To end impoverishment, Uganda needs a new leadership and economic agenda

Poverty – broadly defined – is a social problem that stifles the right to life, liberty and pursuit of happiness. Ugandans need to regain freedom from want, freedom from fear and freedom to live in dignity. Today, in 2011, except a few families, Ugandans are absolutely poor (in the sense that they cannot meet basic necessities of life). They are sick, getting insane and selling their children to make ends meet. They are undereducated, poorly fed, poorly sheltered, poorly clothed and unemployed.

Maternal mortality is rising and undernourished women are producing underweight children with permanent physical and mental disabilities thus undermining human capital formation. Maximum brain development is stifled because of poor diet during the first three years of life from conception. And Ugandans have the lowest life expectancy in the whole of East Africa, reflecting the lowest level of the standard of living.

Ugandans still use primitive implements such as hand hoes and machetes. They broadcast seed by hand, weed by hand, harvest by hand and grind the grain by hand as was done in medieval times.

Ugandans live in fear of getting robbed, raped, abducted, poisoned or arrested. In all areas of human endeavor, Uganda is moving backward. Ipso facto, Ugandans have lost their dignity in the community of nations.

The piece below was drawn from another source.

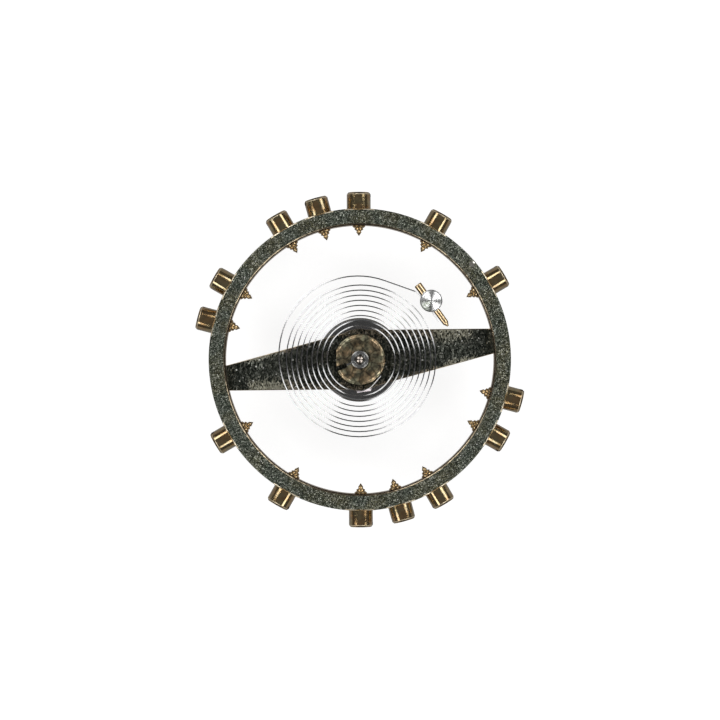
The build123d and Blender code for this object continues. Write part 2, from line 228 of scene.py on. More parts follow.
class StudSizes(bpy.types.PropertyGroup):
    radius: length("Stud radius", 0.000362, "Radius of the stud's post")
    edge_width: length("Stud edge", 0.00001, "Width of the bevel round the end face")
    edge_drop: length("Stud edge's drop", 0.0000045, "Drop of that bevel")
    groove_inset: length("Groove inset", 0.000015, "Distance of the outermost ridge from the stud's side")
    groove_count: count("Grooves", 6, "Number of ring grooves in the end face")
    groove_depth: length("Groove depth", 0.000011, "Depth of the ring grooves in the end face")
    foot_radius: length("Foot radius", 0.00031, "Radius of the stud's lower end")
    foot_length: length("Foot length", 0.00052, "Length of the tapered foot")
    hole_radius: length("Hole radius", 0.000164, "Radius of the hole for the ribbon and its pin")
    pin_offset: length("Pin offset", 0.00002, "Distance of the pin's axis from the stud's middle")
    pin_length: length("Pin length", 0.00172, "Length of the stud's pin")
    pin_reach: length("Pin reach", 0.00071, "How far the pin's blunt end lies from the stud's middle")
    pin_point: length("Pin point", 0.00014, "Length of the pin's point")
    collet_pin_length: length("Collet pin", 0.00105, "Length of the collet's pin")
    clearance: length("Clearance", 0.000005, "Gap between a hole's wall and what is held in it")


class Finishes(bpy.types.PropertyGroup):
    rim: colour("Rim", (0.135, 0.143, 0.102), "Grained top of the rim")
    arms: colour("Arms", (0.105, 0.115, 0.092), "Grained top of the arms")
    wall: colour("Walls", (0.90, 0.75, 0.57), "Turned walls of the rim")
    edge: colour("Edges", (0.16, 0.12, 0.08), "Dull bevels of the rim")
    worn: colour("Worn edges", (0.46, 0.38, 0.26), "Bright worn edges beside the bevels")
    # Painted highlight: the rim's edge at each head is coloured near white and rough to stand in for the
    # light line along it.
    worn_seat: colour("Worn edge at the heads", (0.96, 0.84, 0.63), "Bare edge of the rim at the heads")
    # Painted glint: the punch mark's bottom is coloured near white to stand in for a glint on the rim.
    mark: colour("Punch mark", (0.90, 0.86, 0.76), "Bright bottom of the punch mark")
    brass: colour("Screws", (0.46, 0.365, 0.19), "Polished brass of the screws")
    # Painted highlight: the facet at each head's outer end is coloured near white and rough to stand in for
    # the light line across it.
    head_edge: colour("Edges of the heads", (0.98, 0.84, 0.60), "Worn edge of the screws' heads")
    bronze: colour("Threads", (0.66, 0.49, 0.27), "Duller brass of the threads")
    collet: colour("Collet", (0.49, 0.45, 0.33), "Brass of the collet")
    pin: colour("Pins", (0.96, 0.72, 0.43), "Brass of the pins")
    steel: colour("Steel", (0.56, 0.565, 0.56), "Polished steel of the staff and the stud")
    pivot: colour("Pivots", (0.48, 0.42, 0.37), "Burnished steel of the pivots")
    # Painted shade: the upper cone's steel is coloured near black to stand in for the dark it reflects.
    cone_shade_tint: colour("Cone", (0.15, 0.14, 0.13), "Dark steel of the staff's upper cone")
    roller: colour("Roller", (0.42, 0.42, 0.42), "Steel of the roller")
    spring: colour("Hairspring", (0.29, 0.29, 0.29), "Steel of the hairspring")
    ruby: colour("Jewel", (0.97, 0.87, 0.92), "Synthetic ruby of the impulse jewel")


class StudioSettings(bpy.types.PropertyGroup):
    camera_height: length("Camera height", 0.0873, "Height of the camera above the floor")
    camera_x: length("Camera X", 0.0000067, "Place of the camera along X")
    camera_y: length("Camera Y", -0.0000133, "Place of the camera along Y")
    field_width: length("Field width", 0.02396, "Width in view at the rim's top")
    lamp_distance: length("Lamp distance", 0.11, "Distance of the soft boxes")
    lamp_turn: turn("Lamp tilt", 50.0, "Angle of the soft boxes from straight above")
    lamp_azimuths: FloatVectorProperty(
        name="Lamp directions", description="Directions in which the soft boxes stand", size=4,
        unit="ROTATION", default=(radians(38), radians(129.5), radians(221), radians(316)))
    lamp_width: number("Lamp width", 0.72, "Width of a soft box as a share of its distance")
    lamp_depth: number("Lamp depth", 0.28, "Depth of a soft box as a share of its distance")
    lamp_level: number("Lamp level", 3.7, "Brightness of the soft boxes' faces")
    sky_level: number("Room level", 0.16, "Brightness of the dim room")


class BalanceSettings(bpy.types.PropertyGroup):
    wheel: PointerProperty(type=WheelSizes)
    screws: PointerProperty(type=ScrewSizes)
    staff: PointerProperty(type=StaffSizes)
    roller: PointerProperty(type=RollerSizes)
    collet: PointerProperty(type=ColletSizes)
    spring: PointerProperty(type=SpringSizes)
    stud: PointerProperty(type=StudSizes)
    finishes: PointerProperty(type=Finishes)
    studio: PointerProperty(type=StudioSettings)


# Modelling steps that several pieces share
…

Uganda is not a poor country. It has varied and complementary demographic and natural resource endowments. Ugandans are resilient, dynamic and innovative. That means that factors that they are unable to control have kept them poor. In short, they have been impoverished. One academic has noted that if you want to understand why some people or communities are poverty, begin with understanding why and how some people or communities became rich.

Studies of pre-colonial Uganda show that Ugandans lived in a time of abundance. There was no endemic poverty and undernutrition. Local and regional markets enabled them to specialize according to resource endowments and exchange surplus for what they did not produce.

With colonialism, all these economic and commercial arrangements changed. The new division of labor reduced Ugandans to produce and export raw materials of low value and fluctuating prices in a downward trend against high and ever increasing prices of manufactured imports, causing permanent unfavorable terms of trade.

As prices of imports increased, Ugandans extracted more from the land for export to maintain the same level of foreign exchange earnings, damaging the environment in the process and diverting labor from food production to the export sector.

The colonial system denied Ugandans good education through which technology and skills that increase productivity and incomes are channeled. Unfavorable terms of trade and poor education began the process of impoverishment or immiserization in Uganda.

During the UPC I government an attempt was made to transform Uganda’s economic structure by expanding the manufacturing sector began in the 1950s to address unemployment challenges. UPC I is also credited with improving the quantity and quality of education, healthcare and nutrition. These components are essential in human capital formation. The 1970s was a lost decade under Amin regime.

The NRM regime has been characterized by pursuing neo-liberal or Washington Consensus policies that reintroduced Adam Smith’s invisible hand of market forces and individual liberty or the right to let alone (laissez-faire), with minimal government role in the economy.

It has been noted that liberal economy reduced global poverty significantly, “but because billions of individuals still suffer extreme privation, the present is no time for liberals to rest on their nineteenth- and twentieth century laurels” (The Independent Review Spring 2009).

In Uganda the Washington Consensus (neo-liberalism) did not work and has left in its trail a wide range of problems of high poverty level and associated social and environmental challenges. The Washington Consensus should have been adapted to Uganda conditions like Chile did after 1985.

The second factor responsible for Uganda’s impoverishment is NRM’s unprecedented level of corruption, sectarianism and dysfunctional institutions and poor leadership in general. The success of Singapore is attributed to: “a charismatic national leader, meritocratic politicians, bureaucrats skilled in public debates, capitalist entrepreneurs who were government bureaucrats, a substantial welfare program on sound financial basis, and foreign managers” (Ezra F. Vogel, 1991).

Thus, the current policies and leadership are not suitable for Uganda no matter what supporters of NRM government at home and abroad may say. Uganda needs a different development model as contained in the National Recovery Plan (NRP).

Uganda also needs a leadership that puts Uganda and its people first rather than focus on accumulating wealth through corruption and sectarianism disguised as individual entrepreneurship and hard work.

Building institutions, infrastructure and human capital and pursuing a policy of transforming Uganda’s economic structure, meritocracy, rule of law and separation of powers would be a welcome step to reverse Uganda’s economic retrogression and onto a path of high sustained economic growth (Uganda needs a growth rate of at least 9 percent – not five as at present – to significantly reduce poverty), equitable and sustainable development.

Above all, Ugandans should be empowered to fend for themselves in a globalizing world.